Home Politik Sandiaga Uno Sebut Jokowi Sudah Akui Adanya Kecurangan di Pemilu

Sandiaga Uno Sebut Jokowi Sudah Akui Adanya Kecurangan di Pemilu

Jakarta, Gatra.com - Calon Wakil Presiden nomor urut 02, Sandiaga Uno menyebut Presiden Joko Widodo telah mengakui adanya kecurangan di Pemilu 2019. Hal itu ia sampaikan setelah mengunjungi relawan M-16 di Masjid At-Taqwa, Kebayoran Baru, Jakarta Selatan.

"Sekarang saya sudah mendapat laporan yang cukup komprehensif dari Jawa Timur dan beberapa daerah di Banten, ada kecurangan. Presiden sendiri sudah menyampaikan ada kecurangan," ujar Sandi seusai acara, Minggu (28/4).

Atas temuannya itu, Sandi meminta kepada relawannya agar memastikan kecurangan tersebut untuk diidentifikasi, didokumentasikan, hingga dilaporkan sesuai dengan peraturan perundang-undangan.

"Ini akan terus berlangsung sampai 22 Mei, dan sekarang sudah banyak permintaan untuk turun ke beberapa daerah karena banyak sekali [kecurangan]. Seperti di Surabaya kemarin, karena saya tidak datang, laporan itu tidak terlalu diangkat di media" terang Sandi.

Sandi menambahkan, pihaknya sudah sampaikan rekomendasi kepada Badan Pengawas Pemilu (Bawaslu) Daerah bahwa ada 8 ribu TPS yang harus melakukan penghitungan suara ulang. "Kita juga mencegah adanya intimidasi karena kita semua sama-sama menginginkan Pemilu yang jujur, adil dan bermatrabat.

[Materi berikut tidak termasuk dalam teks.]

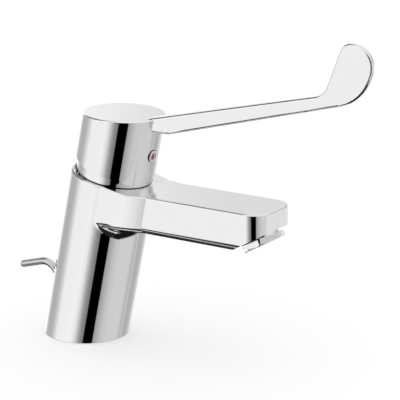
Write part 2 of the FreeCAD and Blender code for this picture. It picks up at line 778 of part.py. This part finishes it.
def aimed(name, label, corners, depth="0"):
    """Body turned about the indicator's axis, Z out of the hub's front."""
    body = turned(label, corners, upright=True)
    place_leaning(body, "-hub_radius + (%s)" % depth, INDICATOR, "lean + 90")
    return body


def indicator_hole():
    """Seat of the indicator plug and the thread of the grub screw behind it."""
    return aimed("hole", "indicator_hole", [
        ("0", "-hub_radius"), ("grub_radius + thread_gap", "-hub_radius"),
        ("grub_radius + thread_gap", "-plug_depth"),
        ("plug_radius + plug_clearance", "-plug_depth"),
        ("plug_radius + plug_clearance", "2"), ("0", "2")])


def arm_and_blade():
    """Slim arm rising forward to an upright blade, thin across and rounded at its edges."""
    knee_z = "arm_root_z - arm_depth"
    start = "arm_root_y - arm_inside"
    neck_z = "arm_root_z + (blade_start_y - arm_root_y) * tan(arm_top_angle)"
    back_y = "blade_start_y + ((arm_root_z + blade_rise) - (%s)) / tan(blade_edge_angle)" % neck_z
    front_y = "(%s) + blade_width" % back_y
    slope = "tan(arm_bottom_angle)"
    steep = "tan(blade_edge_angle)"
    heel_z = ("((%s) + ((%s) - arm_knee_y - (arm_root_z + blade_rise) / %s) * %s) / (1 - %s / %s)"
              % (knee_z, front_y, steep, slope, slope, steep))
    heel_y = "(%s) - ((arm_root_z + blade_rise) - (%s)) / %s" % (front_y, heel_z, steep)
    side = world_sketch("arm_side", [
        ("-(%s)" % start, "arm_root_z - arm_inside * tan(arm_top_angle)"),
        ("-blade_start_y", neck_z), ("-(%s)" % back_y, BLADE_TOP),
        ("-(%s)" % front_y, BLADE_TOP), ("-(%s)" % heel_y, heel_z),
        ("-arm_knee_y", knee_z), ("-(%s)" % start, knee_z)], SIDE_VIEW)
    slab = extrusion("arm_slab", side, "2 * arm_root_width", symmetric=True)

    def corner(y, z):
        def test(edge):
            spot = middle(edge)
            across = near(abs(edge.tangentAt(edge.FirstParameter).x), 1)
            return across and near(spot.y, -size(y)) and near(spot.z, size(z))
        return test

    rounded = fillet("arm_cornered", slab, (corner("blade_start_y", neck_z), "blade_neck_round"),
                     (corner(back_y, BLADE_TOP), "blade_back_round"),
                     (corner(front_y, BLADE_TOP), "blade_front_round"),
                     (corner(heel_y, heel_z), "blade_heel_round"),
                     (corner("arm_knee_y", knee_z), "arm_knee_round"))
    nose = "-(%s) - blade_thickness" % front_y
    wide, thin = "arm_root_width / 2", "blade_thickness / 2"
    plan = world_sketch("arm_plan", [
        ("-" + wide, "-(%s)" % start, "arm_flank_radius", -1), ("-" + thin, nose),
        (thin, nose, "arm_flank_radius", -1), (wide, "-(%s)" % start)])
    taper = extrusion("arm_taper", plan, BLADE_TOP)
    place(taper, "0", "arm_root_z / 2")
    arm = common("arm_sharp", rounded, taper)

    def long_edge(edge):
        spot = middle(edge)
        across = near(abs(edge.tangentAt(edge.FirstParameter).x), 1)
        upright = near(abs(edge.tangentAt(edge.FirstParameter).z), 1)
        behind = near(spot.y, -size(start))
        return not across and not upright and not behind

    return fillet("arm", arm, (long_edge, "arm_edge_round"))


def lever():
    """Whole lever casting."""
    outside = cut("hub_outside", hub_block(), band_tool())
    joined = join("hub_and_arm", outside, arm_and_blade())

    return cut("lever", joined, join("lever_tools", hub_hollow(), indicator_hole()))


def indicator():
    """White domed plug with a red and a blue stroke let into its face."""
    crown = "(plug_radius ^ 2 + plug_crown ^ 2) / (2 * plug_crown)"
    blank = aimed("plug", "plug_blank", [
        ("0", "-plug_depth"), ("plug_radius", "-plug_depth"), ("plug_radius", "0", crown, 1),
        ("0", "plug_crown")])
    strokes = []
    for label, side in (("hot_mark", -1), ("cold_mark", 1)):
        bar = new_body(label + "_bar", upright=True)

        def plan(sketch):
            rectangle(sketch, "%d * mark_gap - mark_width / 2" % side, "-mark_length / 2",
                      "%d * mark_gap + mark_width / 2" % side, "mark_length / 2")

        pad(bar, label + "_stroke", "XY_Plane", plan, "plug_crown + 1", "plug_crown - mark_depth")
        place_leaning(bar, "-hub_radius", INDICATOR, "lean + 90")
        strokes.append((label, bar))
    plug = cut("indicator_plug", blank, join("both_bars", *[bar for label, bar in strokes]))
    marks = [common(label, blank, bar) for label, bar in strokes]
    return [plug] + marks


def grub_screw():
    """Socket screw that grips the spindle."""
    tip = "-hub_radius + spindle_width / 2"
    body = aimed("grub", "grub_screw", [
        ("0", tip), ("grub_radius", tip), ("grub_radius", tip + " + grub_length"),
        ("grub_key", tip + " + grub_length"), ("grub_key", tip + " + grub_length / 2"),
        ("0", tip + " + grub_length / 2")])
    return body


# Aerator under the spout's nose
def aerator_housing():
    """Hexagonal collar with a threaded neck."""
    hexagon = primitive("Prism", "aerator_hexagon", Circumradius="aerator_flats / 2 / cos(30)",
                        Height="aerator_show")
    hexagon.Polygon = 6
    aerator_frame(hexagon, "-aerator_show")
    hexagon.Placement = hexagon.Placement.multiply(Placement(Vector(0, 0, 0), HALF_FLAT))
    rounding = turned("aerator_rounding", [
        ("0", "-aerator_show"), ("aerator_corner - aerator_edge_round", "-aerator_show"),
        ("aerator_corner", "-aerator_show + aerator_edge_round"), ("aerator_corner", "0"),
        ("0", "0")], upright=True)
    aerator_frame(rounding)
    collar = common("aerator_collar", hexagon, rounding)
    neck = primitive("Cylinder", "aerator_neck", Radius="aerator_seat_radius - thread_gap",
                     Height="aerator_seat_depth - aerator_washer + aerator_show")
    aerator_frame(neck, "-aerator_show")
    solid = join("aerator_solid", collar, neck)
    bore = primitive("Cylinder", "aerator_bore", Radius="aerator_bore_radius",
                     Height="aerator_seat_depth + 2 * aerator_show")
    aerator_frame(bore, "-2 * aerator_show")
    return cut("aerator_housing", solid, bore)


def aerator_insert():
    """Plastic jet former: a cup whose face is a honeycomb of holes."""
    low = "-aerator_show + insert_setback"
    top = "aerator_seat_depth - aerator_washer"
    outer = "aerator_bore_radius - thread_gap"
    body = turned("aerator_insert", [
        ("0", low), (outer, low), (outer, top), (outer + " - insert_wall", top),
        (outer + " - insert_wall", low + " + insert_face"), ("0", low + " + insert_face")],
        upright=True)

    def holes(sketch):
        for ring in range(1, 3):
            for index in range(6 * ring):
                angle = 60.0 * index / ring
                circle(sketch, "%d * insert_pitch * cos(%.4f)" % (ring, angle),
                       "%d * insert_pitch * sin(%.4f)" % (ring, angle), "insert_hole_radius")
        circle(sketch, "0", "0", "insert_hole_radius")

    pocket(body, "jets", "XY_Plane", holes, "insert_face", low + " + insert_face")
    aerator_frame(body)
    return body


def aerator_washer():
    """Rubber ring between the aerator's neck and its seat."""
    low = "aerator_seat_depth - aerator_washer"
    body = turned("aerator_washer", [
        ("aerator_bore_radius", low), ("aerator_seat_radius - thread_gap", low),
        ("aerator_seat_radius - thread_gap", "aerator_seat_depth"),
        ("aerator_bore_radius", "aerator_seat_depth")], upright=True)
    aerator_frame(body)
    return body


def pull_rod():
    """Bent round rod with a round-ended handle, cut off at the deck."""
    radius, bend = size("rod_radius"), size("rod_bend_radius")
    rising = Vector(0, size("sin(rod_lean)"), size("cos(rod_lean)"))
    falling = Vector(0, size("cos(rod_droop)"), -size("sin(rod_droop)"))
    foot = Vector(0, size("rod_base_y"), size("rod_cut"))
    knee = foot + rising * size("rod_run")
    centre = knee + Vector(0, rising.z, -rising.y) * bend
    after = centre + Vector(0, -falling.z, falling.y) * bend
    halfway = (rising - falling).normalize()
    crest = centre + (knee + after - centre * 2).normalize() * bend
    end = after + falling * size("rod_handle")
    path = Part.Wire([Part.LineSegment(foot, knee).toShape(), Part.Arc(knee, crest, after).toShape(),
                      Part.LineSegment(after, end).toShape()])
    ring = Part.Wire([Part.Circle(foot, rising, radius).toShape()])
    rod = path.makePipeShell([ring], True, True)
    tip = Part.makeSphere(radius, end)
    item = doc.addObject("Part::Feature", "pull_rod")
    item.Shape = rod.fuse(tip).removeSplitter()
    return item


NODES = [casting(), base_seal(), cartridge_base(), port_seals(), fixed_disc(), moving_disc(),
         disc_carrier(), cartridge_housing(), spindle_carrier(), spindle(), spindle_pin(),
         clamp_nut(), trim_dome(), lever()]
NODES += indicator()
NODES += [grub_screw(), aerator_housing(), aerator_insert(), aerator_washer(), pull_rod()]

doc.recompute()
for item in doc.Objects:
    if "Invalid" in item.State or "Error" in item.State:
        raise RuntimeError("%s failed: %s" % (item.Label, item.State))
for item in NODES:
    if item.Shape.isNull() or not item.Shape.isValid() or not item.Shape.Solids:
        raise RuntimeError("%s has no valid solid" % item.Label)
for item in NODES:
    item.Shape.exportStep("parts/%s.step" % item.Label)
    box = item.Shape.BoundBox
    print("%-18s %9.1f mm3  z %.1f to %.1f" % (item.Label, item.Shape.Volume, box.ZMin, box.ZMax))
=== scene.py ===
import math
from collections import namedtuple

import bmesh
import bpy
from mathutils import Matrix, Vector


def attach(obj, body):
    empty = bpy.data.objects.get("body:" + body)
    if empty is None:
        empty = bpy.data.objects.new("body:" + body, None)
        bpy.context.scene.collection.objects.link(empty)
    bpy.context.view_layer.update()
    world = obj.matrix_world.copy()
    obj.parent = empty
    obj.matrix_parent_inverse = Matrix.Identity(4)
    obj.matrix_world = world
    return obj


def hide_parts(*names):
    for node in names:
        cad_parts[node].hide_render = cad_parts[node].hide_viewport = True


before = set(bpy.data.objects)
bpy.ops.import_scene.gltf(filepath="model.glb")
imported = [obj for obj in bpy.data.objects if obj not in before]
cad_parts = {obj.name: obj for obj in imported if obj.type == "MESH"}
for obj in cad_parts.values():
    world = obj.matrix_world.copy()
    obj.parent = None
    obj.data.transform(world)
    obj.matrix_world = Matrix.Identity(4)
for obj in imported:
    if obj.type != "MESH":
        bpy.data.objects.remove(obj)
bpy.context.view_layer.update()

# Camera: where the photograph was taken from, in the object's frame
CAMERA_AZIMUTH = -57.0
CAMERA_ELEVATION = 15.15
CAMERA_DISTANCE = 1.0
CAMERA_TARGET = Vector((0.0338, -0.0534, 0.0773))
CAMERA_LENS = 165.9
CAMERA_SHIFT_X = -0.003
CAMERA_SHIFT_Y = -0.0128

# Frame of the leaning body: across it, up its axis and out at the front
MM = 0.001
LEAN = math.radians(12)
ACROSS = Vector((1, 0, 0))
UPWARD = Vector((0, -math.sin(LEAN), math.cos(LEAN)))
FACING = Vector((0, -math.cos(LEAN), -math.sin(LEAN)))

# Indicator, in millimetres, from the top of its lens
LENS_FORWARD, LENS_HEIGHT = 23.2, 111.9
LENS_RADIUS, LENS_CROWN, LENS_WALL = 2.6, 0.9, 0.4
LENS_BALL = (LENS_RADIUS ** 2 + LENS_CROWN ** 2) / (2 * LENS_CROWN)
CHROME_RIM, CHROME_WIRE, CHROME_DEPTH = 2.8, 0.34, 0.95
# Black ring outside the chrome rim: painted shadow of the gap between the indicator's plug and the hub
SHADOW_GAP_RIM, SHADOW_GAP_WIRE, SHADOW_GAP_DEPTH = 3.15, 0.34, 1.3
STROKE_RADIUS, STROKE_GAP, STROKE_HALF_HEIGHT = 2.05, 0.3, 1.9
STROKE_LIFT, STROKE_WALL = 0.05, 0.2

# Rolled lower edge of the aerator's collar, in millimetres
LIP_PLACE = Vector((0, -114.3, 68.14))
LIP_TILT = math.radians(30)
LIP_FLAT, LIP_WIRE, LIP_RISE = 10.5, 0.38, 0.1
LIP_CORNER_CUT, LIP_ROUND = 0.48, 0.37
HEXAGON_SIDES = 6

# Fineness of the round pieces, and the angle in radians past which an edge counts as sharp
RIM_STEPS, WIRE_SIDES = 64, 12
BALL_SEGMENTS, BALL_ROWS = 48, 40
LIP_ROUNDING = 4
SHARP_EDGE = 1.0

# Walls of the studio tent all round, with azimuths in degrees; a later wall covers an earlier one
Wall = namedtuple("Wall", "start end start_soft end_soft brightness")
TENT_BRIGHTNESS = 0.53
WALLS = {
    "left_wall": Wall(start=-155, end=-93, start_soft=22, end_soft=20, brightness=1.15),
    "front_wall": Wall(start=-26, end=44, start_soft=30, end_soft=12, brightness=0.76),
    "dark_corner": Wall(start=-84, end=-42, start_soft=13, end_soft=25, brightness=0.25),
    "window_line": Wall(start=53, end=60, start_soft=4, end_soft=3, brightness=0.68),
    "right_wall": Wall(start=95, end=155, start_soft=18, end_soft=15, brightness=0.84),
    "right_lamp": Wall(start=126, end=153, start_soft=4, end_soft=16, brightness=1.25),
}
ROOF_BRIGHTNESS = 1.0
ROOF_EDGE, ROOF_SOFTNESS = 28.5, 16.5

# Panels hung in the tent, black or pale, with spans and softness in degrees
Panel = namedtuple("Panel", "azimuths elevations softness brightness")
PANELS = {
    "nose_light": Panel((20, 100), (-20, 2), 3, 0.9),
    "side_tone": Panel((-150, -106), (-23, -2), 8, 1.06),
    "tall": Panel((-71, -43), (-60, 30), 0.8, 0.0),
    "under": Panel((-136, -44), (-89, -40), 4, 0.02),
    "corner_line": Panel((-82, -60), (4, 24), 2, 0.0),
    "low_front": Panel((-44, 105), (-89, -44), 4, 0.01),
    "side_line": Panel((-175, -117), (-38, -24), 2, 0.03),
    "low_right_back": Panel((118, 190), (-62, -21), 4, 0.03),
    "low_left_back": Panel((-190, -140), (-62, -30), 4, 0.03),
    "high_right_back": Panel((128, 190), (26, 62), 5, 0.2),
    "high_left_back": Panel((-190, -140), (26, 62), 5, 0.2),
}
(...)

Sandi menyebut, pihaknya sudah memastikan rangkaian pemilu dari sebelum saat hingga setelah 17 April, atau hari pencoblosan.

"Kita pastikan rangkaian itu [benar]. Karena ini kan bukan tentang siapa yang menang atau kalah, tapi bagaimana proses ini bermatrabat. [Kita awasi] bukan hanya penyelenggaraan, tapi juga pengamanan," kata Sandi.

Namun lebih lanjut, Sandi enggan mengomentari kinerja KPU. Ia hanya mengulang pernyataan dari Jokowi.

"Saya enggak mau menilai kerja dari KPU, Presiden kemarin sudah bilang ada kecurangan. Dan kita pastikan bahwa yang bisa kita lakukan proses ini dikawal," ucap Sandi.

Soal petugas yang meninggal saat bertugas, Sandi menyayangkan pola kerja yang terkesan 'kejar tayang'. Karena menurutnya, dengan pola seperti itu korban akan terus bertambah.

"Ini tentu bertentangan dengan nilai hak asasi manusia," tutur Sandi.

"Kalau orang disuruh kerja dari jam 8 [pagi] sampai 12 malam kelelahan kan hanya untuk mementingan tenggat waktu atau deadline. Itu sangat tidak manusiawi menurut saya," imbuhnya.